Indiana sues firms for illegally routing PH scam robocalls to U.S.
Indiana’s attorney general sued three companies for allegedly helping scammers illegally route hundreds of millions of robocalls from the Philippines, India and Singapore to U.S. households.
The lawsuit filed Thursday, Oct. 14 in federal court in said the companies (including one operating from a trailer park) aided robocalls from abroad that were trying to carry out IRS and Social Security impostor scams and fake Amazon subscriptions and fake Apple support calls in the U.S., according to an AP report.
Indiana Attorney General Todd Rokita accused Startel Communication LLC, of being a gateway for the overseas calls to reach U.S. households.

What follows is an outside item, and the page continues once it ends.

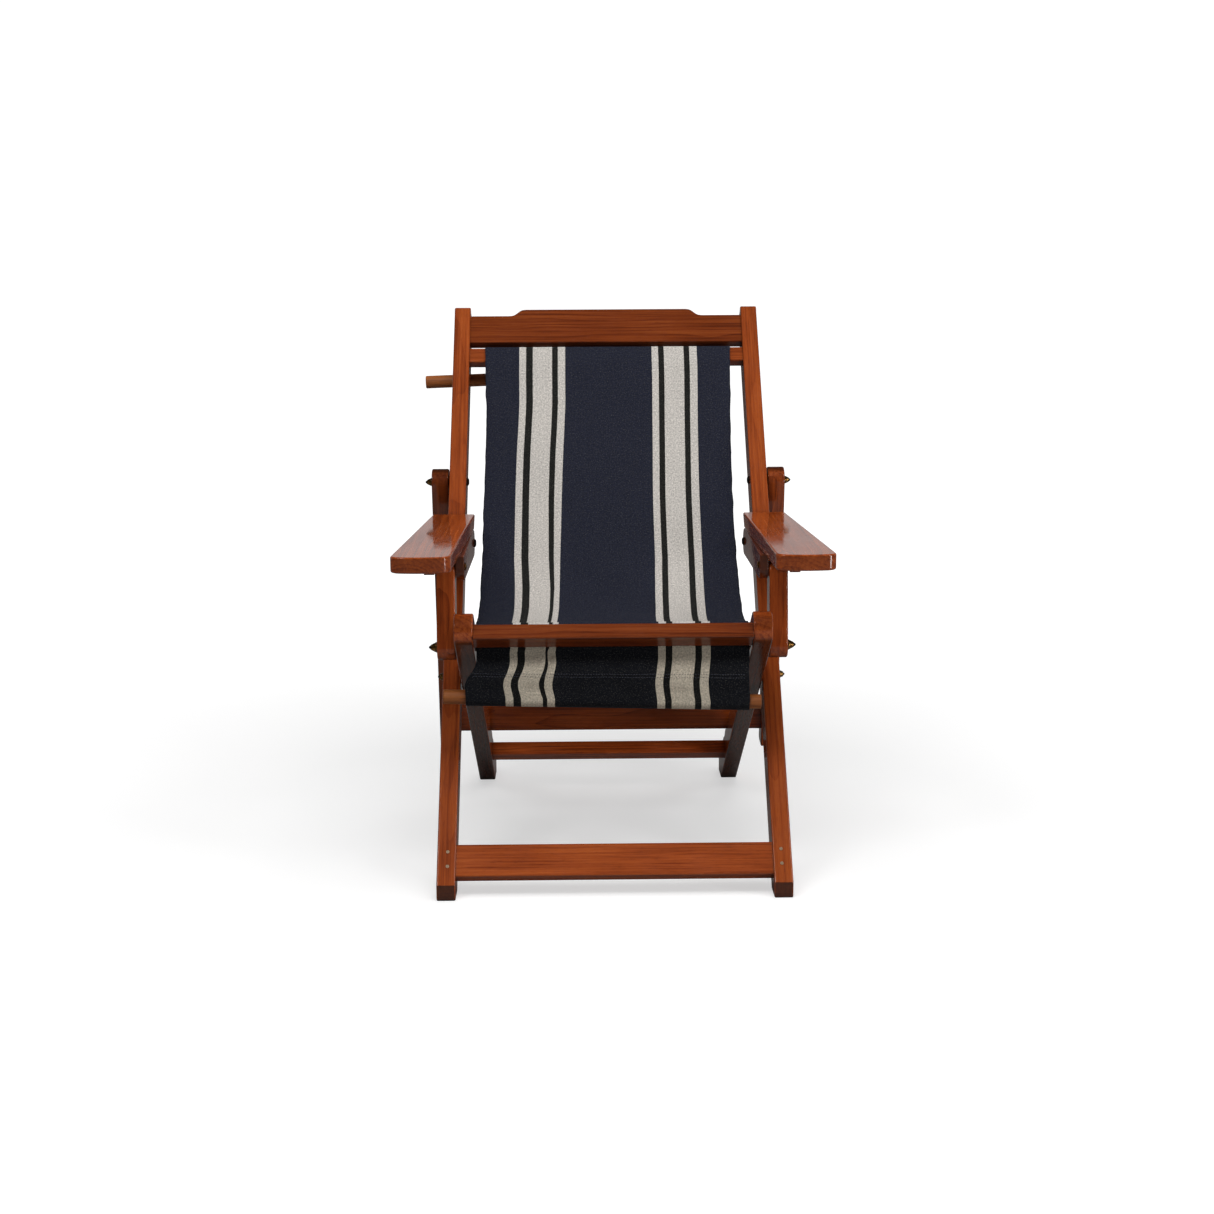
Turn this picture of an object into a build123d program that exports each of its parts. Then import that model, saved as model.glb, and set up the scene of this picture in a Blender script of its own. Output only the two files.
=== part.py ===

Startel, operating from a trailer park, allegedly arranged with two California telecommunications firms to route the robocalls throughout the U.S.
Piratel LLC of Los Alamitos, California, allegedly routed at least 3.1 million robocalls to Indiana numbers alone, and VoIP Essential LLC of Fremont, California, routed 1.3 million calls to Indiana.
The two companies in California knew Startel was sending robocalls against Indiana and federal law, and were each paid more than $100,000 to ignore the violations, Rokita said.
Indiana officials said the California companies were warned about the robocalls during their investigation over the past year.
Startel, VoIP Essential and Piratel face billions of dollars in fines due to the large number of calls involved, the lawsuit said.